Il giudice a quo ha accertato, infatti(che nel 1993 la P. aveva tentato il suicidio, che nel XXXX era stata ricoverata dopo che aveva raggiunto i 33 chilogrammi di peso, che sin dal luglio 1993 la dottoressa che aveva visitato la P. aveva diagnosticato immediatamente la malattia della stessa, rappresentandola in tutte le sue caratteristiche e in tutta la sua gravità al marito, che manifestazioni patologiche gravi si erano verificate, come affermato dalla teste R. , zia dell'attore, sin dalla prima gravidanza nel 1987.

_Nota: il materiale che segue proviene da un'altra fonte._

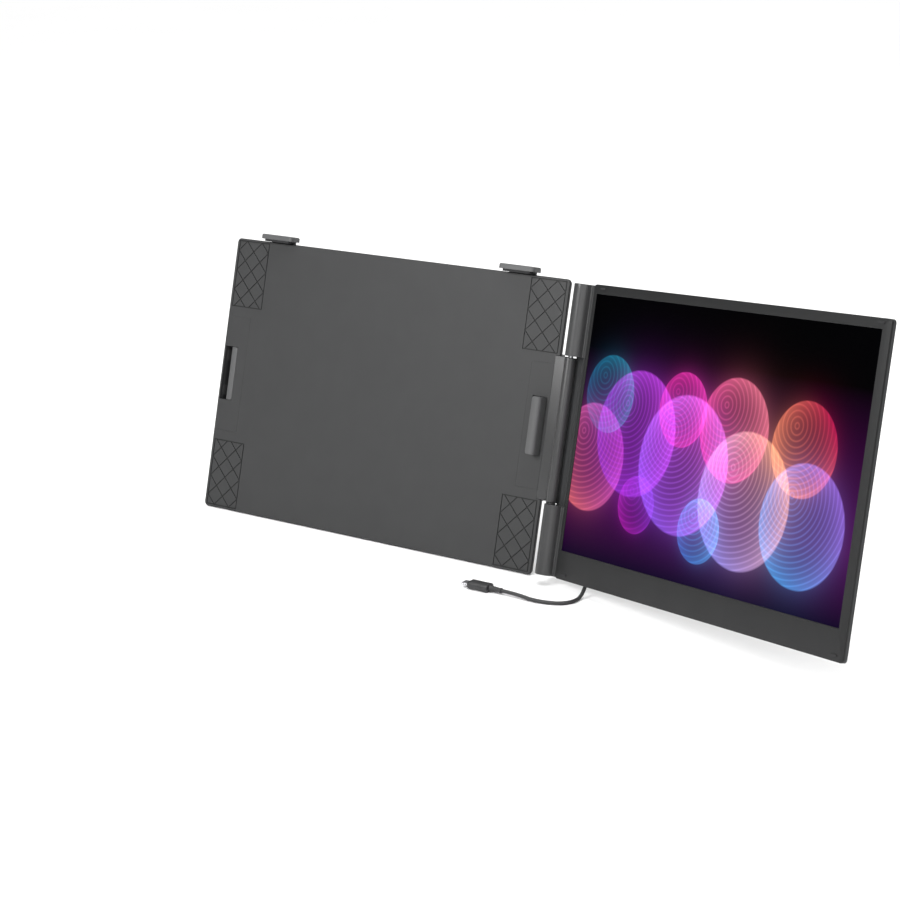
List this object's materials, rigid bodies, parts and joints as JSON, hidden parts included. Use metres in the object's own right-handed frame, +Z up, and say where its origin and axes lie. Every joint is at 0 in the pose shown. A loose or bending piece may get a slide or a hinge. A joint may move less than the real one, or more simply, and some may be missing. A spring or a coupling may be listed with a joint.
{
  "type": "portable monitor",
  "caption": "Clip-on portable monitor: a bracket that clips behind a notebook lid carries one wide screen on a swinging side hinge, with a short USB-C lead.",
  "frame": {"origin": "centre of the bracket's flat front face, where the notebook lid rests", "axes": "+X to the user's right along the bracket, +Y away from the user, +Z up; the bracket leans back 16.3 degrees in this frame"},
  "size_m": [0.7438, 0.2124, 0.2798],
  "materials": {
    "shell": "satin, finely grained",
    "clip_plastic": "satin",
    "hinge_cover": "satin",
    "bezel": "satin",
    "rear_shell": "satin, finely grained",
    "screen_glass": "satin, lit display",
    "rubber_pad": "matte",
    "steel": "brushed",
    "screw_black": "black oxide",
    "guide_plastic": "moulded",
    "circuit_board": "solder mask",
    "port_steel": "bright nickel",
    "key_plastic": "satin",
    "cable_sheath": "matte",
    "plug_plastic": "satin"
  },
  "bodies": {
    "bracket": {"bracket_front_cover": "shell", "bracket_back_cover": "shell", "bracket_screws": "screw_black", "side_module_right": "shell", "side_module_left": "shell", "top_clip_guides": "guide_plastic", "top_clip_springs": "steel", "hinge_leaf_front": "hinge_cover", "hinge_leaf_back": "hinge_cover", "hinge_arm_plate": "steel", "leaf_screws": "screw_black", "hinge_shaft_upper": "steel", "hinge_shaft_lower": "steel", "kickstand_pin": "steel"},
    "screen": {"front_bezel": "bezel", "rear_cover": "rear_shell", "lcd_panel": "screen_glass", "backlight_tray": "steel", "display_board": "circuit_board", "switch_board": "circuit_board", "barrel_cover_upper": "hinge_cover", "barrel_cover_lower": "hinge_cover", "hinge_clutch_upper": "steel", "hinge_clutch_lower": "steel", "clutch_screws": "screw_black", "screen_screws": "screw_black", "usb_c_ports": "port_steel", "mini_hdmi_port": "port_steel", "bumper_pads": "rubber_pad", "usb_cable": "cable_sheath", "plug_a_shell": "port_steel", "plug_a_overmould": "plug_plastic", "plug_a_strain_relief": "cable_sheath", "plug_b_shell": "port_steel", "plug_b_overmould": "plug_plastic", "plug_b_strain_relief": "cable_sheath"},
    "right_side_clip": {"side_clip_right": "clip_plastic", "side_clip_pad_right": "rubber_pad"},
    "left_side_clip": {"side_clip_left": "clip_plastic", "side_clip_pad_left": "rubber_pad"},
    "left_top_clip": {"top_clip_left": "clip_plastic", "top_clip_pad_left": "rubber_pad"},
    "right_top_clip": {"top_clip_right": "clip_plastic", "top_clip_pad_right": "rubber_pad"},
    "kickstand_leg": {"kickstand": "shell", "kickstand_foot": "rubber_pad"},
    "power_key": {"power_button": "key_plastic"},
    "menu_key": {"menu_rocker": "key_plastic"}
  },
  "joints": [
    {"name": "screen_hinge", "type": "hinge", "parent": "bracket", "child": "screen", "pos_m": [0.204, -0.00787, 0.0023], "axis": [0, 0.2807, 0.9598], "range_deg": [-159.3, 50]},
    {"name": "right_side_clip_slide", "type": "slide", "parent": "bracket", "child": "right_side_clip", "axis": [-0.5135, 0.8236, -0.2408], "range_m": [0, 0.01049]},
    {"name": "left_side_clip_slide", "type": "slide", "parent": "bracket", "child": "left_side_clip", "axis": [-0.5135, -0.8236, 0.2408], "range_m": [0, 0.01049]},
    {"name": "left_top_clip_slide", "type": "slide", "parent": "bracket", "child": "left_top_clip", "axis": [0, 0.2807, 0.9598], "range_m": [0, 0.022], "stiffness_N_per_m": 120, "springref_m": -0.008},
    {"name": "right_top_clip_slide", "type": "slide", "parent": "bracket", "child": "right_top_clip", "axis": [0, 0.2807, 0.9598], "range_m": [0, 0.022], "stiffness_N_per_m": 120, "springref_m": -0.008},
    {"name": "kickstand_hinge", "type": "hinge", "parent": "bracket", "child": "kickstand_leg", "pos_m": [0, 0.02584, 0.04527], "axis": [1, 0, 0], "range_deg": [0, 80]},
    {"name": "power_press", "type": "slide", "parent": "screen", "child": "power_key", "axis": [-0.9354, 0.3393, -0.0992], "range_m": [0, 0.0006], "stiffness_N_per_m": 300, "springref_m": -0.0005},
    {"name": "menu_rock", "type": "hinge", "parent": "screen", "child": "menu_key", "pos_m": [0.43948, -0.0874, 0.00472], "axis": [0.3535, 0.8978, -0.2625], "range_deg": [-4, 4], "stiffness_Nm_per_rad": 0.02}
  ]
}
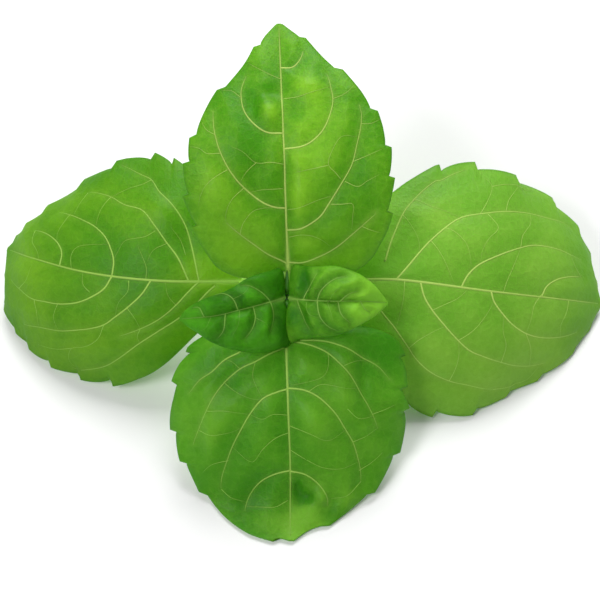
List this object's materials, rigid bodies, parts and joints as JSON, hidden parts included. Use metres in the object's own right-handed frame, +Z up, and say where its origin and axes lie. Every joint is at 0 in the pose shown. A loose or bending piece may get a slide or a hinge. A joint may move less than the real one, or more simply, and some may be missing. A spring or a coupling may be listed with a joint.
{
  "type": "basil sprig",
  "caption": "Cut tip of a basil stem, lying down, with two crosswise pairs of large toothed leaves and a pair of young leaves in the middle.",
  "frame": {"origin": "middle of the sprig's box in X and Y, on the surface that it lies on", "axes": "+Z up from the surface, +X to the viewer's right, the viewer looks along +Y and down"},
  "size_m": [0.1387, 0.1, 0.0609],
  "materials": {
    "stem": "satin, finely hairy pale green stem",
    "leaf_dark": "waxy, slightly glossy green leaf with pale veins",
    "leaf_light": "satin light green leaf with pale veins",
    "leaf_young": "glossy quilted young leaf"
  },
  "bodies": {
    "root": {"stem": "stem", "leaf_top": "leaf_dark", "leaf_bottom": "leaf_dark", "leaf_left": "leaf_light", "leaf_right": "leaf_light", "young_leaf_left": "leaf_young", "young_leaf_right": "leaf_young"}
  },
  "joints": []
}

Il giudice a quo ha accertato, altresì, che la coabitazione è cessata nel 1996, che nel 1993 sono iniziati i ricoveri in ospedale della P. , che anche se tali ricoveri hanno determinato periodiche interruzioni della convivenza, in precedenza, essendo essi iniziati nel 1993, il R. aveva convissuto ininterrottamente con la moglie per oltre due anni (dal 1991 al 1993), nella consapevolezza della attitudine della malattia della consorte ad influire negativamente sul normale svolgimento della vita coniugale, tant'è vero che il marito stesso aveva persuaso la moglie a rivolgersi al medico, che le aveva poi diagnosticato la malattia in tutta la sua gravità (costituita, come asserito dallo stesso ricorrente, da un disturbo bipolare del tono dell'umore, da un disturbo dell'alimentazione (anoressia) e saltuariamente pure da manifestazioni evidenti di psicosi dissociativa). Pertanto, la motivazione della sentenza impugnata, con riferimento alle questioni prospettate con i motivi in esame, non merita censure, avendo il giudice di merito fornito della decisione adottata una adeguata, logica e giuridicamente corretta giustificazione. Il quinto motivo di ricorso è inammissibile, trattandosi di questione che non risulta proposta in sede di merito nei termini prospettati e che, comunque, richiederebbe accertamenti di fatto non consentiti in sede di legittimità.
Anche il sesto motivo è inammissibile, atteso che la rimessione alla Corte di Giustizia dell'UE per la interpretazione di una norma è dovuta per la interpretazione della normativa comunitaria, ma non per quella nazionale, la cui interpretazione spetta al giudice nazionale. Infine pure il settimo motivo è inammissibile, atteso che, nella ipotesi di soccombenza, la compensazione per giusti motivi rientra nei poteri discrezionali del giudice, sicché la mancata adozione di siffatta statuizione non è censurabile in sede di legittimità. Per quanto precede il ricorso deve essere respinto. Data la delicatezza delle questioni oggetto di ricorso possono ritenersi sussistere giusti motivi per la compensazione delle spese del giudizio di cassazione.
P.Q.M.
La Corte rigetta il ricorso e compensa le spese.
Così deciso in Roma, il 5 luglio 2011.